---------- RECORDS TO PROCESS ----------
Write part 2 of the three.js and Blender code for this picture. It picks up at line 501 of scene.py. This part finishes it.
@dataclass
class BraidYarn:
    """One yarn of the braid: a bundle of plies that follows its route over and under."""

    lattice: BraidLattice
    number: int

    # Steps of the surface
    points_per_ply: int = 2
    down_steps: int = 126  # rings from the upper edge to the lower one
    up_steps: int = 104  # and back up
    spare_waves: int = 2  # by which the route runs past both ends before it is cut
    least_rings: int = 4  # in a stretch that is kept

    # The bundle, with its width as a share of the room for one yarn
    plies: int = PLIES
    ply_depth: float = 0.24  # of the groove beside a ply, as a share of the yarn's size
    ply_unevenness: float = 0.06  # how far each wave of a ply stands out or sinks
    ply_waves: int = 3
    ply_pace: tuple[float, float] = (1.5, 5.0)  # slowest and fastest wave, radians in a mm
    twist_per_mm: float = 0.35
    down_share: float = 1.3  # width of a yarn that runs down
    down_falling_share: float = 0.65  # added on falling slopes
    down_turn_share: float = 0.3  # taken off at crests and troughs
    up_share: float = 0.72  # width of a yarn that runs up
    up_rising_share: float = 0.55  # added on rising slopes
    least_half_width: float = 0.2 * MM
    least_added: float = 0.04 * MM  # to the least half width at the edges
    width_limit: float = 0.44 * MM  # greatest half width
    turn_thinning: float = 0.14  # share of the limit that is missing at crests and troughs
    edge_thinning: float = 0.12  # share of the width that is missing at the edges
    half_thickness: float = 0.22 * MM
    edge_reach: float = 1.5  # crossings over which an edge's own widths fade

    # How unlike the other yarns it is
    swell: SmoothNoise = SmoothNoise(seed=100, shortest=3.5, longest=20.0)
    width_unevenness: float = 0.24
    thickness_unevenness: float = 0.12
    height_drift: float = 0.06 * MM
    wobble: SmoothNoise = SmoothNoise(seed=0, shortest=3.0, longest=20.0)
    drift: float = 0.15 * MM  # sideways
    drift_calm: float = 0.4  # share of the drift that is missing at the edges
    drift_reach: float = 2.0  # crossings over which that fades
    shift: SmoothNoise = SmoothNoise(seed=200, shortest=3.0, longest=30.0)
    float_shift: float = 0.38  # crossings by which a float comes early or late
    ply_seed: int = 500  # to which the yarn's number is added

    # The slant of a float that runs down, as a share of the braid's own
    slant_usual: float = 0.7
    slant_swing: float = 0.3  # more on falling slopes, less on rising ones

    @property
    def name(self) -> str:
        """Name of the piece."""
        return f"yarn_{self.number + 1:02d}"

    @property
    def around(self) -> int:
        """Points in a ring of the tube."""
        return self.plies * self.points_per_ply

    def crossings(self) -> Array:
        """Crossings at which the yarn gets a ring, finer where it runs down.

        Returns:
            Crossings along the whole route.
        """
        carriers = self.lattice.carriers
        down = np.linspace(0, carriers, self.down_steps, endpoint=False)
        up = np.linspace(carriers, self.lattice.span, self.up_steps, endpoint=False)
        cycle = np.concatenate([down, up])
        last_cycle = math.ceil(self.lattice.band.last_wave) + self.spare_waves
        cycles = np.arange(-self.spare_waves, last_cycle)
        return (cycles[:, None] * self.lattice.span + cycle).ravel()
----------
---------- RECORDS TO PROCESS ----------
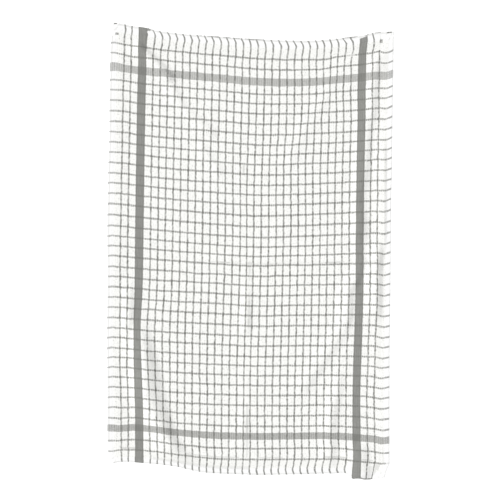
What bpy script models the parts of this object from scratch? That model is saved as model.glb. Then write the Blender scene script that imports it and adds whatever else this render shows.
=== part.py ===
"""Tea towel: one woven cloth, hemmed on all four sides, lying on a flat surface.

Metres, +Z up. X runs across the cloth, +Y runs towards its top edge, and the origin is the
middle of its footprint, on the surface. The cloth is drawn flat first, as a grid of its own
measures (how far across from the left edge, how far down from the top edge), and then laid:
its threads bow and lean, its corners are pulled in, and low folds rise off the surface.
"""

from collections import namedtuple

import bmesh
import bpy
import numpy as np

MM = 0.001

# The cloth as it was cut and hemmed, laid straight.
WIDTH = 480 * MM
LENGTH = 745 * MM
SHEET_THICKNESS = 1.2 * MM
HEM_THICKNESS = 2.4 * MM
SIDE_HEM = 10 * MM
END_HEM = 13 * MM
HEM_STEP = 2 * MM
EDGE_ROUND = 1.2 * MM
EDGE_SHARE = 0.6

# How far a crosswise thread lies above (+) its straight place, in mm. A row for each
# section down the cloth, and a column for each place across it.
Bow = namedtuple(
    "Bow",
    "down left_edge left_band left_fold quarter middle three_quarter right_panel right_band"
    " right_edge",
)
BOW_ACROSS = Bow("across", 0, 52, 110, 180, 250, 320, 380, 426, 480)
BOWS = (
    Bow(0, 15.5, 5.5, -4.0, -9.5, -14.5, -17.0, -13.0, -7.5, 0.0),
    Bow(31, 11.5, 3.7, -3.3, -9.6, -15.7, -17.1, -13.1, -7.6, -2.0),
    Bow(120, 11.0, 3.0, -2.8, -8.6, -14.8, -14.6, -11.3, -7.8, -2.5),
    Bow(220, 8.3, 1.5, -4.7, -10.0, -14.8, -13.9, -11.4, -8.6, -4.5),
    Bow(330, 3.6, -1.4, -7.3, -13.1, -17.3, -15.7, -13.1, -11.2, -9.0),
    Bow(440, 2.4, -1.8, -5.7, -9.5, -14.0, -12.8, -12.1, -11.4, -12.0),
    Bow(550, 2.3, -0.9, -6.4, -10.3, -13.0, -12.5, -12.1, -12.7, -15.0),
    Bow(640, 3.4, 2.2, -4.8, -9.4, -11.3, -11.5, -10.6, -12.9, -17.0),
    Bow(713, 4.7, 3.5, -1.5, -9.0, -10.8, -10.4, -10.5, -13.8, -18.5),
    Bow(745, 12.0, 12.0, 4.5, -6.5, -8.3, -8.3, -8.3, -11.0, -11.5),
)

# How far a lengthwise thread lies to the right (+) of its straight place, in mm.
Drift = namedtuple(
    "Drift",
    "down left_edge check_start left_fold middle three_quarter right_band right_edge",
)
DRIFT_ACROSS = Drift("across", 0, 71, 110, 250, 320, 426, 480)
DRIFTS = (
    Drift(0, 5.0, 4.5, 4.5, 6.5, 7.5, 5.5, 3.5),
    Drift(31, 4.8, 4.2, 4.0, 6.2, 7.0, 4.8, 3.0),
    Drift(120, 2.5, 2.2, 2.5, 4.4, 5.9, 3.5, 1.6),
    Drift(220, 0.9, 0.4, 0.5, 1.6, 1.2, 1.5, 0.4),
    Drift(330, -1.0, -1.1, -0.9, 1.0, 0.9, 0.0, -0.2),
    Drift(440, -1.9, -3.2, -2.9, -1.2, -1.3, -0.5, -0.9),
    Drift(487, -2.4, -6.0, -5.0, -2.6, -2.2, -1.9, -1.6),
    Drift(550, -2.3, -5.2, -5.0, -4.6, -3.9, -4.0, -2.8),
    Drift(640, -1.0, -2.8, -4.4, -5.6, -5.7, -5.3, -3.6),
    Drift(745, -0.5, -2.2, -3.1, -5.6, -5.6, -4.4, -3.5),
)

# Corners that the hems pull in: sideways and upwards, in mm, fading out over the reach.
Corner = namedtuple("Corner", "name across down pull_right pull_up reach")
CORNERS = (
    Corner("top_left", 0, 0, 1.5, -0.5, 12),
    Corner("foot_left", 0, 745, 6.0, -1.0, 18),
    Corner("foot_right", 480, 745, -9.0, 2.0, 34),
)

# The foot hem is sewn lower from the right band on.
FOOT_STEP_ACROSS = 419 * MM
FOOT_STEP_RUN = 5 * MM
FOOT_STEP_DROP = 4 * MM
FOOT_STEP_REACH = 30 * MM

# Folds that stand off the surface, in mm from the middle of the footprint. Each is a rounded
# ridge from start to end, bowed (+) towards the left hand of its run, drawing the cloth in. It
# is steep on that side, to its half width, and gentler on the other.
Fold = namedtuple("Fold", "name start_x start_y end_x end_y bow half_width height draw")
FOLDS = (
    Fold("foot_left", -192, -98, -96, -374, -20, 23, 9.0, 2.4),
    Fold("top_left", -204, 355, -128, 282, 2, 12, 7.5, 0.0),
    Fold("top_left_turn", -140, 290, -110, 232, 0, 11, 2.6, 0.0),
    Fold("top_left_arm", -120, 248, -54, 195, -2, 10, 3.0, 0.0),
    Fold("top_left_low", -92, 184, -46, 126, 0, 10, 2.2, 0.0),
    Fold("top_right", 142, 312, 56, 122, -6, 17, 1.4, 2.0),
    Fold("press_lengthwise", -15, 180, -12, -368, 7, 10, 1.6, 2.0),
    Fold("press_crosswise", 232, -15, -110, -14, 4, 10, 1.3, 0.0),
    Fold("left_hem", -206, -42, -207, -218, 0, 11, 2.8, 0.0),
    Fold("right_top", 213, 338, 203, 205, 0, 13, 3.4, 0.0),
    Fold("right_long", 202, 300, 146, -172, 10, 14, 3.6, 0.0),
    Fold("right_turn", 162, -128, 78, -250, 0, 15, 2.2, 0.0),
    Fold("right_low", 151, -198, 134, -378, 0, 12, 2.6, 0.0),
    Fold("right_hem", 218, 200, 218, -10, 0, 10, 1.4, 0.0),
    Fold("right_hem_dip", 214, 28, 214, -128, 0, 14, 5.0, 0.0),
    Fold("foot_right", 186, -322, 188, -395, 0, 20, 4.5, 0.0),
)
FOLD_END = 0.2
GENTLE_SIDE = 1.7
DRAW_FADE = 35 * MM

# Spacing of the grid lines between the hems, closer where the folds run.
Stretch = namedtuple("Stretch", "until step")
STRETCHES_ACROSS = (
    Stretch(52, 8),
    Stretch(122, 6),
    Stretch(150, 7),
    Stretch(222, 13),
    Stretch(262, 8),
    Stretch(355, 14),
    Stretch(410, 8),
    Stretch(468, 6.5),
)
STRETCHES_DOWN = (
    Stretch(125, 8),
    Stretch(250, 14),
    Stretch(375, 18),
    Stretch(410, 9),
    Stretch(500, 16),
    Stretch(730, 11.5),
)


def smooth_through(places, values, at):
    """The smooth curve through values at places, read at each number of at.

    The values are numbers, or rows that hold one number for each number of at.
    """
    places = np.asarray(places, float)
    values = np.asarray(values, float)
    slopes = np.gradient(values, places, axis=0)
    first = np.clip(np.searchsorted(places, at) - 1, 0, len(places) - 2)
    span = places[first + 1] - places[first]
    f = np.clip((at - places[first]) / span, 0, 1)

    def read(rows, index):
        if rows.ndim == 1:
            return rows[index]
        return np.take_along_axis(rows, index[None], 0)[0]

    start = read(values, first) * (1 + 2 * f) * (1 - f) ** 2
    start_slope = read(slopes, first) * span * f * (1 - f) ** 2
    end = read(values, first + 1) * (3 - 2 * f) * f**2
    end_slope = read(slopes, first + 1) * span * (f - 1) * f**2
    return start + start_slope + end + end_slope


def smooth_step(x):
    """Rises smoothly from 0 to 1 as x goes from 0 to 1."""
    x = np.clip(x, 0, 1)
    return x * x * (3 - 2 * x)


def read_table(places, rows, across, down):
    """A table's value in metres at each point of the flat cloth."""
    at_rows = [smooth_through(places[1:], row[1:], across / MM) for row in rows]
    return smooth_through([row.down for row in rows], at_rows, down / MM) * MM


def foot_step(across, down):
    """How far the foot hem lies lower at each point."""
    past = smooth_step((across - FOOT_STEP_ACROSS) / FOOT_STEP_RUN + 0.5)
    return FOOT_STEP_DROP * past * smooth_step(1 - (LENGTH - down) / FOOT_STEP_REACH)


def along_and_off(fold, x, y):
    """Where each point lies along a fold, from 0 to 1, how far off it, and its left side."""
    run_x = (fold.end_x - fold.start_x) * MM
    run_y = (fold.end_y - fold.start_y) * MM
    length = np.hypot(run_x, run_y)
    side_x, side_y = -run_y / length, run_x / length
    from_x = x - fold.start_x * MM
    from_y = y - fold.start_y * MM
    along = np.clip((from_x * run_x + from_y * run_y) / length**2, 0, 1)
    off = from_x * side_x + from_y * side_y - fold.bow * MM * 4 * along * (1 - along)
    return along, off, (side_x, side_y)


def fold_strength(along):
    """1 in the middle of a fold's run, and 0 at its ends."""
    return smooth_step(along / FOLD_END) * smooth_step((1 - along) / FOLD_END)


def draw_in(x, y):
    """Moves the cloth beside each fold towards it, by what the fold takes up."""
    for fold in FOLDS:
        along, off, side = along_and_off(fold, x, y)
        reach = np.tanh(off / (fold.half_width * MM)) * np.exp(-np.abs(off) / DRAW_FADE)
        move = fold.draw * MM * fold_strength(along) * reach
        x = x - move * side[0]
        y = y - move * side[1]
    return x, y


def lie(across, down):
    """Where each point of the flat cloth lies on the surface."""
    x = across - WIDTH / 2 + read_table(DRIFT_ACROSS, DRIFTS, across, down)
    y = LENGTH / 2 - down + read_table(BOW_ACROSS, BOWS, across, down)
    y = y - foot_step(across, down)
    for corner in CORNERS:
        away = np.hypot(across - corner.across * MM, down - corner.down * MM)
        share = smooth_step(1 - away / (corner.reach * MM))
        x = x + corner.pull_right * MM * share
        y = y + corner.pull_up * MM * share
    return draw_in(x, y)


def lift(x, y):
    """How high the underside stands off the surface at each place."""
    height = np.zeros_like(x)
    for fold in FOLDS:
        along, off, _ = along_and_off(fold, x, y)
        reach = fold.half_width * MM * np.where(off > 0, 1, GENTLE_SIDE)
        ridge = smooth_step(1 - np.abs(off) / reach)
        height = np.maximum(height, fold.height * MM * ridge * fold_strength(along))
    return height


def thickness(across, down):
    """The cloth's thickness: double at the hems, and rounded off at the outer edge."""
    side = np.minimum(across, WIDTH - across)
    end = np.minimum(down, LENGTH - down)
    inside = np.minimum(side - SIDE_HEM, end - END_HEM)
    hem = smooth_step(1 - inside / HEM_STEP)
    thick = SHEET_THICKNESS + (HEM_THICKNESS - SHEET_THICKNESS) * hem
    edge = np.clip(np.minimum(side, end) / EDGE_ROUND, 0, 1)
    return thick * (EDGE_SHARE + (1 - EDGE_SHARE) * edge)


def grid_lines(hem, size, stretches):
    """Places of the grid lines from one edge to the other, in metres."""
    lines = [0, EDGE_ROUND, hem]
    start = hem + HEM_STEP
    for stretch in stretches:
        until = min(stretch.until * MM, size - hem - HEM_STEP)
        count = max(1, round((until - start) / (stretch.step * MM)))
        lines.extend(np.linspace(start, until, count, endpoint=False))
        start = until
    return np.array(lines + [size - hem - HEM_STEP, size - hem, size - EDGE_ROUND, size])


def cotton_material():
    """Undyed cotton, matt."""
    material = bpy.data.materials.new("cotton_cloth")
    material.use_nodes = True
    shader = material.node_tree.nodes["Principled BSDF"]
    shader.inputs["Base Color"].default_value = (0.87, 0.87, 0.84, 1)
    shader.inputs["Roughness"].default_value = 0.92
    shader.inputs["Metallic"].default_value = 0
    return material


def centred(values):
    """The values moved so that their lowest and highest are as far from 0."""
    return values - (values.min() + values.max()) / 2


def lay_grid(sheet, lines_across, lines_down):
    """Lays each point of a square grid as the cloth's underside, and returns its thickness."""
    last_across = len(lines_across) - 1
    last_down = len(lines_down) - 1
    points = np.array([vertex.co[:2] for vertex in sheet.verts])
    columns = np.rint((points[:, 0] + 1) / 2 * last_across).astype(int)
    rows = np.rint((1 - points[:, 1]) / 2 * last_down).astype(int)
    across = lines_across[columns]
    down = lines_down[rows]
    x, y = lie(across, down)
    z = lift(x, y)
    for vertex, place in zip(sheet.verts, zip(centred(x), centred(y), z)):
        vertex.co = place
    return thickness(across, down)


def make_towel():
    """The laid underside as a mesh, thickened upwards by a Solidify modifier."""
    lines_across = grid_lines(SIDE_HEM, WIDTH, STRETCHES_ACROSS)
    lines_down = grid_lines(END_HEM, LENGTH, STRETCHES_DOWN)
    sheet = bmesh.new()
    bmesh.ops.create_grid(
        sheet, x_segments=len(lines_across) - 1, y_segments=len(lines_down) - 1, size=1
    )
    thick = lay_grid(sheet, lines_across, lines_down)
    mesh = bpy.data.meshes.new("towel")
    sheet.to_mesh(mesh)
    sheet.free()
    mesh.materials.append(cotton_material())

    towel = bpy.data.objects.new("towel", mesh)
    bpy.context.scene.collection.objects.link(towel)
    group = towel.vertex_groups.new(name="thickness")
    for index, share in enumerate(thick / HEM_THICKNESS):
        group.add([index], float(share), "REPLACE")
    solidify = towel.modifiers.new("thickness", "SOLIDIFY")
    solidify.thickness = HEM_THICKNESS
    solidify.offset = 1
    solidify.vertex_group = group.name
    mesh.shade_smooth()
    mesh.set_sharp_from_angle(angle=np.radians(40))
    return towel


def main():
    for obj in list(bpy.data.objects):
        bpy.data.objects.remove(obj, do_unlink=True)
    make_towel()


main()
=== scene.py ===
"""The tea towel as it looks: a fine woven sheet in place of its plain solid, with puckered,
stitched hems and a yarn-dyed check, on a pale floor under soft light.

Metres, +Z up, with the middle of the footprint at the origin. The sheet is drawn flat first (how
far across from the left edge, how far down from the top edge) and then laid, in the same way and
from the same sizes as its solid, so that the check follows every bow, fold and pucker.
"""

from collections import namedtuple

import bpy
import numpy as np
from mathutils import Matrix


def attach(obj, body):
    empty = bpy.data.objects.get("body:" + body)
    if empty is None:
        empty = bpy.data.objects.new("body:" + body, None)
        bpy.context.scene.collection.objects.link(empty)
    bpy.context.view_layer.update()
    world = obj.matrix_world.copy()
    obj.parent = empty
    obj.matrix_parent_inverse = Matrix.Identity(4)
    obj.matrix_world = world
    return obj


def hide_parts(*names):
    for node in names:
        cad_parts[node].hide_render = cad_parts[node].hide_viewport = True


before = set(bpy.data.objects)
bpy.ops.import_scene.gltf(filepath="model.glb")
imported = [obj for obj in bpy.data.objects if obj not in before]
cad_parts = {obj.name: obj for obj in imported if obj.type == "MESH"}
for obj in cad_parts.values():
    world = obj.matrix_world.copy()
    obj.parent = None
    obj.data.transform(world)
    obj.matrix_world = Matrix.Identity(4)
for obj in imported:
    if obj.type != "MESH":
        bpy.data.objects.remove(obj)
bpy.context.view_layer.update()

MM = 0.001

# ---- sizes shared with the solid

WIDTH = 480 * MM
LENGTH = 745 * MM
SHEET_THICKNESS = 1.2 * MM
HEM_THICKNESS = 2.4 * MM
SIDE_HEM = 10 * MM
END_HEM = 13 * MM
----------
__DO THIS__. Start at the line with "solidify.offset = 1" and stop after the line with "stitched hems and". Repeat exactly the lines in that range.

__RESPONSE FOR THIS EXERCISE__.
    solidify.offset = 1
    solidify.vertex_group = group.name
    mesh.shade_smooth()
    mesh.set_sharp_from_angle(angle=np.radians(40))
    return towel


def main():
    for obj in list(bpy.data.objects):
        bpy.data.objects.remove(obj, do_unlink=True)
    make_towel()


main()
=== scene.py ===
"""The tea towel as it looks: a fine woven sheet in place of its plain solid, with puckered,
stitched hems and a yarn-dyed check, on a pale floor under soft light.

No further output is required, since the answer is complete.